それこそひさしだけが残っていたりしてかわいい。
なんなんだろう、と不思議に思って調べたら、どうやら昔(フランス革命後~第一次大戦まで)窓の数で課税する「窓税」というものがあって、それを回避するために窓をなくした跡なのだとか。
なんと!税金対策とは!
そんなふうに窓つぶしてだいじょうぶなのか、と思っていたら、泊まったホテルの平面図がこんなで。敷地が平行四辺形だというのもあるが、それにしてもこの効率の悪い間取りはなんだ。窓つぶしたせいか。
ふたたび神様へ
気候、建築素材、税金などでフランスの窓がこうなっているのだということがおぼろげに分かった。あと、みんな同じプロポーションの縦長だ。床まで窓で、観音開き。いわゆる「フレンチ・ウィンドウ」だ。
よく考えたら、これ窓っていうよりドアだね。フランス人は壁に開いた穴を通じてそのまま外に出たい心持ちでいる人たちなのだろう。
それでいうと、この窓って画期的だったんだろうなー。
上の写真は、冒頭の団地の作者、ル・コルビュジエの代表作サヴォア邸だが、ひととおり窓に見入ったあと、ここをおとずれると、この窓がいかに画期的だったかがよく分かった次第。なるほどねえ。
あと同じコルビュジエのこの教会(教会なんですこれでも)
中はこんな!キュートな「窓」からの光が印象的。

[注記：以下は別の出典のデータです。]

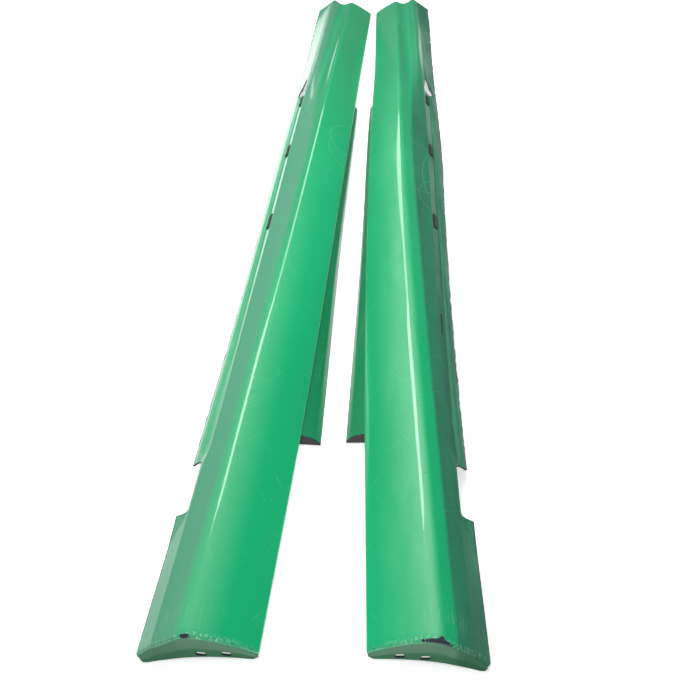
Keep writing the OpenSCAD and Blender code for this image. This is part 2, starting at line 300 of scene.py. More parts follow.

まあ教会だからっていうのもあるけど、これも「いったん壁でふさいでそこに穴あける」っていう窓の定義のお国柄なんだよなー、と思った(大きな画像は
こちら)
デイリーらしからぬ、真剣な窓考察になってしまった
いつになくまじめ(?)な内容になってしまったので、さいごにフランスの
共食いキャラをどうぞ。
レストランのお品書きにかなり直接的な表現で「支配層ブタ」と「食べられる側ブタ」のヒエラルキーが。フランス革命はどうした。
共食いピクニック。子供もいっしょっていうのがつらい。
仲間の肉を運ぶブタ。前のブタは良心の呵責でか倒れかかっている。
フランス語が堪能な友人に訳してもらったところ「ブタの魂に誓って…なんでも旨い!」とのこと。仲間をそんな下半身ハダカエプロンで売るなど、魂があるとは思えない。